Хороший тон. Разговоры запросто, записанные Ириной Кленской (Пиотровский, Кленская) - страница 225

Павел стремился уничтожить всё, что хоть как-то напоминало о его матери – Екатерине Великой. Он запретил быструю езду, круглые шляпы, наряды. Он сменил архитекторов, приближённых Екатерины II, изменил политику. Но главное – он оставил Эрмитажный театр, хотя и велел его переделать: убрать медальоны с профилями французских просветителей, и особенно – смутьяна Сумарокова. Павел приходил на спектакли редко, но всегда в императорском венце, с которым не хотел расставаться.

В это время Сарти пишет много опер, в том числе и на различные торжественные случаи: например посвящённые свадьбе дочерей Павла I. Многие не понимают, почему же Сарти в 1801 году всё-таки уехал? Объяснение простое: Павла I убили. После смерти русского императора Сарти собрал свои вещи – получилось примерно 47 больших ящиков с рукописями, партитурами, эскизами и прочим скарбом – и поехал в Италию. Но по пути домой он заболел и умер в Берлине в 1802 году. Весь его архив остался в Берлине. А когда наступила дата двухсотлетия со дня смерти Сарти, муниципалитет города Фаэнца выкупил весь архив и вернул в Италию.

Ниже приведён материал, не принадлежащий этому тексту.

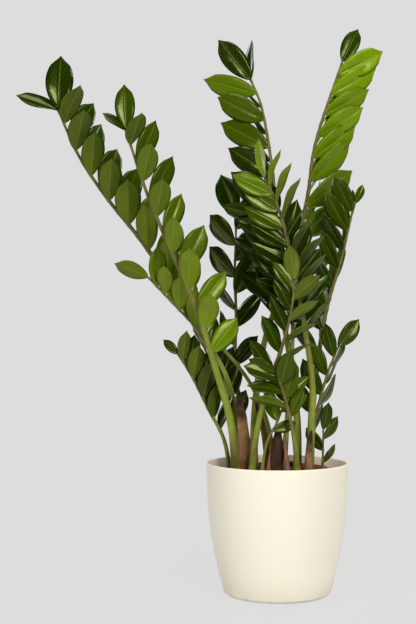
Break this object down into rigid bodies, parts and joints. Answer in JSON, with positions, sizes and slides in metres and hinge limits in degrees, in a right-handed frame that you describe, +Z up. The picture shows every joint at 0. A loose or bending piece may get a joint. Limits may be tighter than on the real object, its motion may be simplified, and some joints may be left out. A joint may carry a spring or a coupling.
{
  "type": "potted zz plant",
  "caption": "Zz plant with tall compound fronds of glossy leaflets, rising from rhizomes in a nursery pot set inside a plain rounded cream cover pot.",
  "frame": {"origin": "centre of the cover pot's flat underside, on the surface that the plant stands on", "axes": "+Z up; the front, which the camera faces, is at -Y; +X to the viewer's right"},
  "size_m": [0.6709, 0.3233, 1.0192],
  "materials": {
    "cream_plastic": "satin, warm cream, through-coloured moulded plastic",
    "terracotta_plastic": "matte, terracotta red-brown thin moulded plastic",
    "mix": "crumbly dark peat and bark, matte",
    "leaf": "waxy and glossy above, paler and matte below, light green petioles",
    "papery_sheath": "dry, papery, brown",
    "shoot_skin": "smooth reddish brown skin of a young shoot",
    "rhizome_skin": "rough, dark brown, ringed",
    "bark": "rough orange-brown pine bark"
  },
  "bodies": {
    "root": {"cachepot": "cream_plastic", "nursery_pot": "terracotta_plastic", "potting_mix": "mix", "frond_left_outer": "leaf", "frond_left_inner": "leaf", "frond_left_low": "leaf", "frond_left_short": "leaf", "frond_left_back": "leaf", "frond_back_dark": "leaf", "frond_centre_top": "leaf", "frond_right_top": "leaf", "frond_centre_mid": "leaf", "frond_centre_left": "leaf", "frond_right_mid": "leaf", "frond_centre_front": "leaf", "frond_front_small": "leaf", "frond_right_low": "leaf", "frond_right_tiny": "leaf", "frond_front_thin": "leaf", "sheath_tall": "papery_sheath", "sheath_inner": "papery_sheath", "sheath_right": "papery_sheath", "shoot_front": "shoot_skin", "shoot_small": "shoot_skin", "rhizome_centre": "rhizome_skin", "rhizome_right": "rhizome_skin", "bark_chip_a": "bark", "bark_chip_b": "bark", "bark_chip_c": "bark", "bark_chip_d": "bark"}
  },
  "joints": []
}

Во времена Александра I снова наступило забвение Эрмитажного театра, потом – возрождение, затем опять забвение и возрождение. Полоса внимания к этому чуду сменялась полосой охлаждения. При Екатерине Великой Эрмитажный театр выглядел совершенно иначе, чем теперь: не было такого расположения дверей, висело всего десять люстр, зрительские места были зелёного цвета, другой была и оркестровая яма. При Александре I помещение передали кавалерийскому полку. После реконструкций, которые неоднократно происходили и во времена Николая I, и в конце XIX века, и в начале и конце XX века, Эрмитажный театр сильно изменился. Хотя после преобразований начала XX века он был больше похож на кваренгиевский театр, чем до этого.

Приоткрывая тайны Эрмитажного театра, композитор Сергей Евтушенко отмечает: «В театр мы привнесли дух, который здесь создавался. Это удивительное пограничное состояние сна-пробуждения, когда понимаешь, что находишься и здесь, и там… Все ищут национальную идею, а она здесь – в нашей истории, её нигде больше быть просто не может. Для меня национальная идея – это город, в котором я живу, это Эрмитаж, это Чайковский, Римский-Корсаков, тот же Сарти, те же Паизиелло и Чимароза. В этой идее нет национальности, в ней есть ценность культуры, к которой мы принадлежим. Поэтому национальная идея – это культура».

«В отношении картин Екатерина подвержена страшным и внезапным болезням, подлинному обжорству», – вспоминал барон Гримм, один из друзей и советников императрицы. Екатерина собирала картины (как и всё, что она делала) страстно, увлечённо, с наслаждением. Она сумела объединить вокруг себя увлечённых образованных людей, интеллектуалов того времени, она создала команду непревзойдённых специалистов – Дидро, Гримм, Голицын, Мусин-Пушкин… Блестящие люди. Один из художественных экспертов Екатерины – сын петровского фельдмаршала Миниха Эрнст Иоганн фон Миних – составил первый сводный каталог Эрмитажа.